Fasi also championed a rail-transit system, but that plan was blocked twice by the City Council.

"He was way ahead of our time," Magaldi said.

Former Fasi aide Carol Costa said the politician was all about making life easier for the little guy.

In every campaign dating back to his service in the Hawai'i Territorial Senate (1958-59); the Honolulu City Council (1965-68); and as Honolulu mayor (1969-80, 1985-94), Fasi repeated this mantra: "I fight for the little guy."

Costa said that Fasi "always had his eye on providing the services that would help the people the most."

That was the impetus behind the popular Summer Fun program for students, and the city's open markets, aimed at getting low-cost produce to residents.

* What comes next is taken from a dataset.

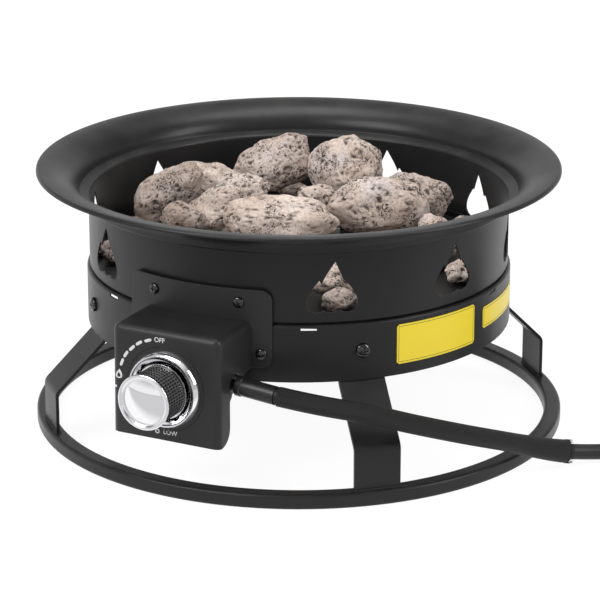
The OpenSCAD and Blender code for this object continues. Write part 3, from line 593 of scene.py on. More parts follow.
def make_hose():
    run, coil, tail = hose_line()
    line = metres(run + coil + tail)
    data = bpy.data.curves.new("gas_hose", "CURVE")
    data.dimensions = "3D"
    data.bevel_depth = HOSE_R * MM
    data.bevel_resolution = 7
    data.use_fill_caps = True
    spline = data.splines.new("POLY")
    spline.points.add(len(line) - 1)
    for point, p in zip(spline.points, line):
        point.co = (*p, 1)
    spline.use_smooth = True
    hose = linked("gas_hose", data)
    finish_piece(hose, "rubber", replaces=("hose_run", "hose_coil", "hose_tail"), slot="hose_rubber")
    cover = metres(run[HOSE_STEPS:SLEEVE_END + 1])
    radii = [(SLEEVE_R + SLEEVE_FLARE * max(0, 1 - k / SLEEVE_LOOSE) ** 1.5) * MM
             for k in reversed(range(len(cover)))]
    sleeve = tube("braided_sleeve", cover, radii, "braid", sides=40,
                  replaces=("hose_sleeve",), slot="braided_sleeve")
    others = [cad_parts[name] for name in ON_HOSE]
    [sleeve, make_fray(cover, radii[-1]), make_straps()] + others


STRAP_ANGLES = (90, 150)
STRAP_W = 16
STRAP_T = 0.9
STRAP_SLACK = 1.2  # between the turns and the strap's middle line
STRAP_ROUND = 4.5
STRAP_SINK = 0.35


def strap_loop(inner, outer, low, top):
    """Middle line of a strap about the coil, seen from its side, that sinks a little between the turns."""
    corners = [(outer, low), (outer, top), (inner, top), (inner, low)]
    line = []
    for k in range(4):
        line += arc(corners[k - 1], corners[k], corners[(k + 1) % 4], STRAP_ROUND)
    loop = []
    for a, b in zip(line, line[1:] + line[:1]):
        steps = max(1, round(math.dist(a, b) / 2))
        for k in range(steps):
            x, z = (a[i] + (b[i] - a[i]) * k / steps for i in (0, 1))
            sink = STRAP_SINK * (1 - cos(2 * math.pi * (x - COIL_IN_R) / COIL_PITCH)) / 2
            loop.append((x, z - sink if z > top - 1 else z))
    return loop


def lay_strap(verts, faces, line, closed, width, angle):
    """Adds a strap of the given width along line, which stands over the coil at angle."""
    n, start = len(line), len(verts)
    for i, (x, z) in enumerate(line):
        before = line[i - 1] if closed or i else line[i]
        after = line[(i + 1) % n] if closed or i < n - 1 else line[i]
        way = np.array((after[0] - before[0], after[1] - before[1]))
        out = np.array((-way[1], way[0])) / np.linalg.norm(way)
        for w, h in ((-1, -1), (1, -1), (1, 1), (-1, 1)):
            px, pz = (x, z) + out * h * STRAP_T / 2
            side = w * (width / 2 - (0.2 if h > 0 else 0))
            verts.append(Vector(to_part((*turned(px, side, angle), pz))) * MM)
    for i in range(n if closed else n - 1):
        here, there = start + 4 * i, start + 4 * ((i + 1) % n)
        faces += [(here + q, here + (q + 1) % 4, there + (q + 1) % 4, there + q) for q in range(4)]
    if not closed:
        faces.append(tuple(start + q for q in (3, 2, 1, 0)))
        faces.append(tuple(start + 4 * (n - 1) + q for q in range(4)))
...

"No mayor will ever be as productive as Frank Fasi," Costa said. "He was an action mayor."

Some of that action was centered on particular communities.

Ongoing revitalization efforts in Chinatown, for example, have their roots in initiatives spearheaded by the former mayor, who in the 1970s recognized that the community had potential as a cultural center and arts district.

Fasi also believed more people needed to live in Chinatown if the city ever wanted to tackle its crime problems. So he helped Chinatown gain designation as a historic district.

And he kickstarted projects to build city-owned affordable housing in the community.

"A good part of the housing down here ... (went up) during his terms as mayor or were started when he was mayor," said Downtown Neighborhood Board member Lynne Matusow. "That's all housing that might not have been built."

Chu Lan Shubert-Kwock, president of the Chinatown Business & Community Association, said Fasi also focused on crime. For example, Fasi banned traffic, except for city buses and emergency vehicles, on Hotel Street in an effort to curtail prostitution.

"I think he was the first mayor who really did a lot in Chinatown," she said.

WORK IN WAIKĪKĪ

Others pointed out that Fasi's impact wasn't just about what he helped create, but what he helped stop.

Early in his mayoral career, he evicted the popular Queen's Surf nightclub and the world-famous Kodak Hula Show from their beachfront sites in Waikīkī, arguing the beach belonged to the public, not to commercial interests.

Waikīkī Neighborhood Board chairman Bob Finley said he'll never forget how Fasi dealt with a burgeoning street T-shirt problem in Waikīkī, an issue that had been a major source of complaints by residents. One night, Fasi got city crews to move in and set up concrete planters on the sidewalk, leaving no space for the vendors.

Finley said residents were grateful that Fasi took matters into his own hands.

"Whether you liked Frank Fasi or not," Finley said, "you always knew where he was coming from."